One of the lovely introductions this year was to the Celtic New Year called Samhain. (I learned of this celebration in Crossing the Threshold: New Year, New Beginnings by Christine Paintner). One of the significant features of Samhain is the honoring of ancestors…particularly those who have gone before us into the spiritual realm upon leaving their earthly bodies.
Throughout this week, I have been thinking of those people and beings who have "gone before me." I had great visions of ways that I would like to honor them on this day. Alas my time and technical abilities (artistically speaking) are somewhat lacking and so my celebration has been simple…and possibly all the sweeter because of that simplicity.
Today I made the simple altar featured here. In it (from left to right) are photos of my mother and father, my mother’s family of origin (she is the blonde girl in the center), my husband’s mother who died the same year as my father and, last but not least, my beloved Curry. This afternoon after arranging the photos, I sat before them and played Sarah MacLachlan’s beautiful song, "I will remember you." It was a sweet time and I could feel the presence of each being—including my mother-in-law who I never had the privilege of meeting.
This evening just as the sun was setting, I lit the five candles—one for each photo. And so, as the trick or treaters have come and gone throughout the evening, my husband and I have sat here with our ancestors—feeling their presence and honoring them in our own way.
Throughout the week, my brother and sister were kind enough to share some memories with me of our family. As the youngest sibling by several years, I have often felt like some memories slipped away before I had the opportunity to know they even existed. Tonight I shared one of these vignettes with my husband. It was a new story for me and one I delight in about my mother’s father, Birt (he sits to my mother's left in the group photo.) Here is the story as told by my brother:
dropped out of school at about 8th grade. (It might have been 6th grade.)
When he started first grade, he figured that he knew just about
everything there was to know. Each year he found there was more that he
didn't know. He decided the best course was to abandon school before he
found out that he didn't know anything at all.
I recall a story of his arrival in Bethany with not much but what he
could carry. He found a job as a carpenter, but had to borrow a saw for
his first day on the job. He earned enough to buy his own tools, and
built his livelihood from there. He did well. Maybe it's a good thing he
didn't keep going to school to find out how much he didn't know.

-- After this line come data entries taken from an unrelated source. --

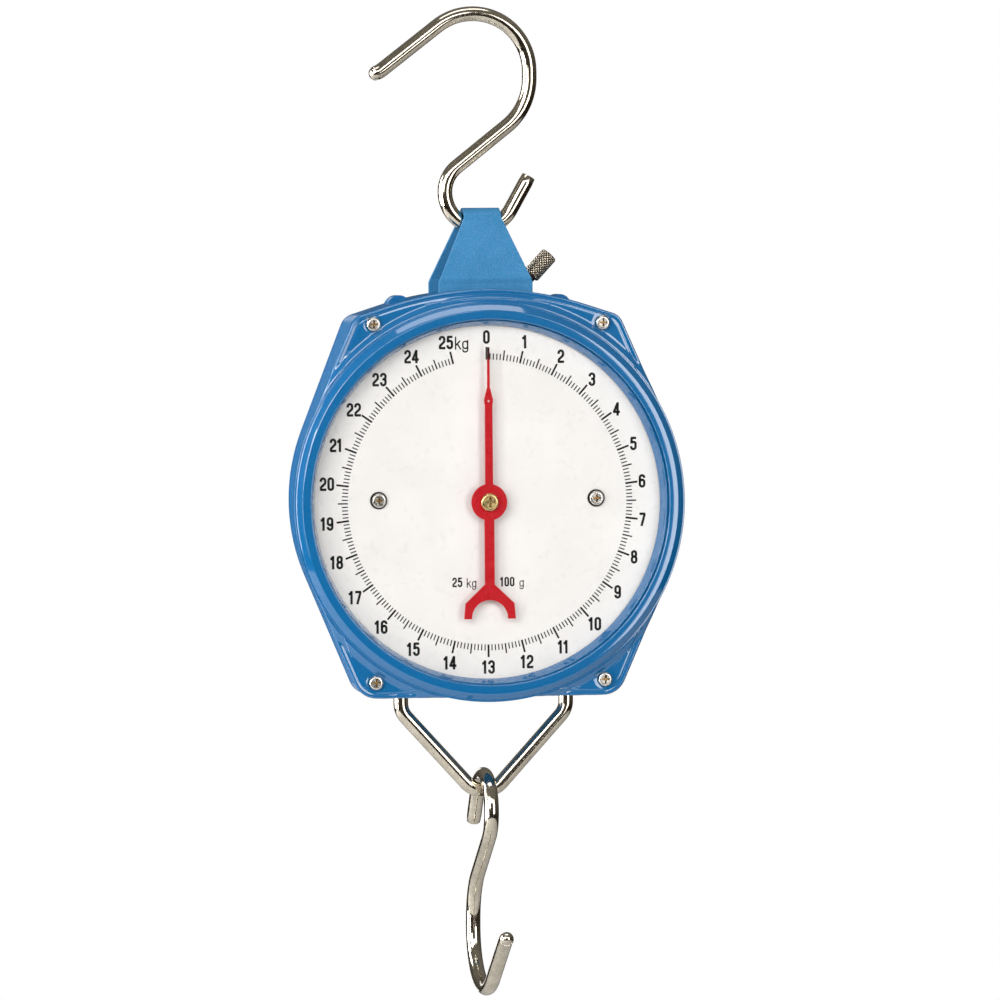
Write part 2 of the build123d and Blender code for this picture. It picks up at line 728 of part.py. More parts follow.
with BuildPart() as pinion:
    with BuildSketch(at_depth(PINION_BACK)):
        Circle(PITCH_R - DEDENDUM)
        with PolarLocations(0, PINION_TEETH, start_angle=180 / PINION_TEETH):
            Polygon(*tooth_outline, align=None)
        Circle(SHAFT_R, mode=Mode.SUBTRACT)
    extrude(amount=PINION_FRONT - PINION_BACK)
pinion.part.label = "pinion"
export_step(pinion.part, "parts/pinion.step")

# needle above the hub, forked tail below it
needle = [(1.7, 0), (1.6, 41.0), (1.9, 43.5), (0.55, 49.0), (0.5, 65.9)]
tail = [(2.1, 0), (2.1, -35.0), (10.6, -43.0), (11.2, -49.6)]
with BuildPart() as pointer:
    with BuildSketch(at_depth(POINTER_BACK)):
        Circle(POINTER_DISC_R)
        for side in (needle, tail):
            Polygon(*side, *[(-x, y) for x, y in reversed(side)], align=None)
        with Locations(FORK_SPOT):
            Circle(FORK_R, mode=Mode.SUBTRACT)
        with Locations(NEEDLE_HOLE_SPOT):
            Circle(NEEDLE_HOLE_R, mode=Mode.SUBTRACT)
        Circle(SHAFT_R, mode=Mode.SUBTRACT)
    extrude(amount=POINTER_FRONT - POINTER_BACK)
pointer.part.label = "pointer"
export_step(pointer.part, "parts/pointer.step")

pointer_hub = washers([(0, 0)], POINTER_HUB_R, SHAFT_R, DIAL_FRONT + 0.6, POINTER_BACK)
pointer_hub.part.label = "pointer_hub"
export_step(pointer_hub.part, "parts/pointer_hub.step")

pointer_screw = cross_screws(
    [(0, 0)],
    POINTER_FRONT,
    POINTER_SCREW_HEAD_R,
    POINTER_SCREW_HEAD,
    POINTER_SCREW_R,
    POINTER_SCREW_LENGTH,
)
pointer_screw.part.label = "pointer_screw"
export_step(pointer_screw.part, "parts/pointer_screw.step")

# ---------------------------------------------------------------- rack, crosshead, bail and hook

flank_slope = tan(PRESSURE_ANGLE)
tooth_half = (TOOTH_PITCH - BACKLASH) / 4
rack_tooth = [
    (PITCH_R + DEDENDUM + TOOTH_ROOTING, -tooth_half - flank_slope * (DEDENDUM + TOOTH_ROOTING)),
    (PITCH_R - ADDENDUM, -tooth_half + flank_slope * ADDENDUM),
    (PITCH_R - ADDENDUM, tooth_half - flank_slope * ADDENDUM),
    (PITCH_R + DEDENDUM + TOOTH_ROOTING, tooth_half + flank_slope * (DEDENDUM + TOOTH_ROOTING)),
]
rack_spots = [(0, n * TOOTH_PITCH) for n in range(-RACK_TEETH_DOWN, RACK_TEETH_UP + 1)]

with BuildPart() as rack:
    with BuildSketch(at_depth(RACK_BACK)):
        with Locations((RACK_RIGHT, RACK_FOOT)):
            Rectangle(RACK_RIGHT - PITCH_R - DEDENDUM, RACK_TOP - RACK_FOOT, align=(Align.MAX, Align.MIN))
        with Locations(*rack_spots):
            Polygon(*rack_tooth, align=None)
        with Locations(RACK_PIN_SPOT):
            Circle(BAIL_PIN_R, mode=Mode.SUBTRACT)
    extrude(amount=RACK_FRONT - RACK_BACK)
rack.part.label = "rack"
export_step(rack.part, "parts/rack.step")

rack_pin = round_pins([RACK_PIN_SPOT], BAIL_PIN_R, -PIN_END, PIN_END)
rack_pin.part.label = "rack_pin"
export_step(rack_pin.part, "parts/rack_pin.step")

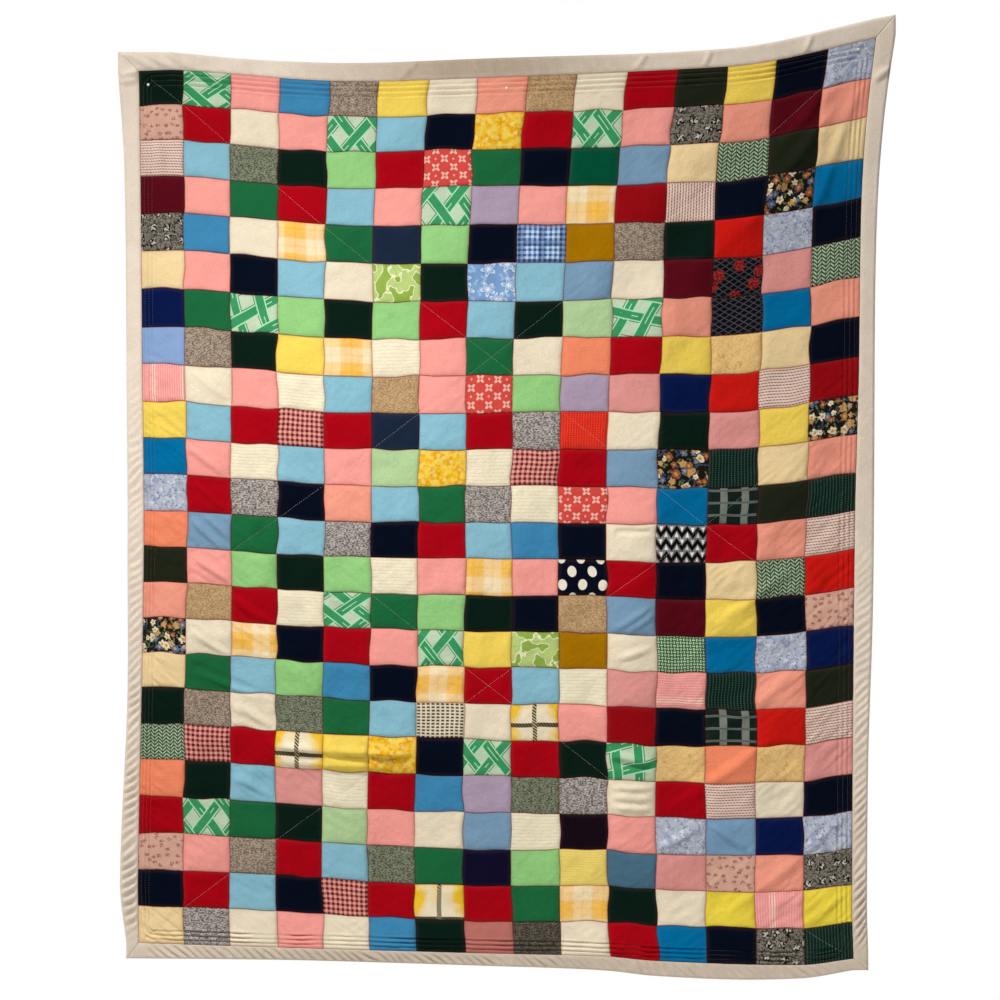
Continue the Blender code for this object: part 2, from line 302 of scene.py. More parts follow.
def drawn_in(x, y):
    """How deep the quilting and the tuck lines draw the cloth in."""
    depth = np.zeros_like(x)
    for start_column, start_row, end_column, end_row in QUILTING_LINES:
        run_x = (end_column - start_column) * PATCH_WIDTH
        run_y = (end_row - start_row) * PATCH_HEIGHT
        over_x = x - start_column * PATCH_WIDTH
        over_y = y - start_row * PATCH_HEIGHT
        distance = abs(over_x * run_y - over_y * run_x) / math.hypot(run_x, run_y)
        share = (over_x * run_x + over_y * run_y) / (run_x ** 2 + run_y ** 2)
        on_line = ease(share * 60.0) * ease((1.0 - share) * 60.0)
        depth += QUILTING_DEPTH * on_line * np.exp(-((distance / QUILTING_WIDTH) ** 2))
    inside = tucks_in(x, y)
    near_end = np.minimum(y, PANEL_LENGTH - y) < np.minimum(x, PANEL_WIDTH - x)
    end_depth = np.where(y < PANEL_LENGTH / 2, TOP_TUCK, BOTTOM_TUCK)
    tuck_depth = np.where(near_end, end_depth, SIDE_TUCK) * (1.0 + 0.8 * unevenness(x, y, 0.050))
    for line in TUCK_LINES:
        depth += tuck_depth * np.exp(-(((inside - line) / TUCK_WIDTH) ** 2))
        depth -= 0.5 * tuck_depth * np.exp(-(((inside - line - 0.38) / TUCK_WIDTH) ** 2))
    return depth


def drag_wrinkles(x, y):
    """Fine wrinkles, strongest in the lower half, that fall from both sides to the middle."""
    across, down = x / PANEL_WIDTH, y / PANEL_LENGTH
    falling = unevenness((x + y) * 0.22, x - 1.3 * y, WRINKLE_SIZE)
    rising = unevenness((x - y) * 0.22 + 3.0, x + 1.2 * y, WRINKLE_SIZE)
    here = 0.35 + 0.65 * ease(unevenness(x, y, 0.090) + 0.5)
    left = ease((down - 0.25) * 4.0) * ease(1.0 - across * 2.0)
    right = ease((down - 0.30) * 4.0) * ease(across * 2.0 - 1.0)
    return WRINKLE * here * (falling * (0.85 * left + 0.16) + rising * (0.50 * right + 0.14))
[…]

My grandfather went on to be quite the entrepeneur and land owner as well as from what I remember a pastor of sorts. Although he died when I was about 12 years old, his story reminded me of my own tag line here @ Diamonds: The more I learn the less I know. It is no small wonder how the blood of our ancestors runs through our veins.
Wishing you a happy new year and hoping you might share a few of your own memories here with me & mine ☺.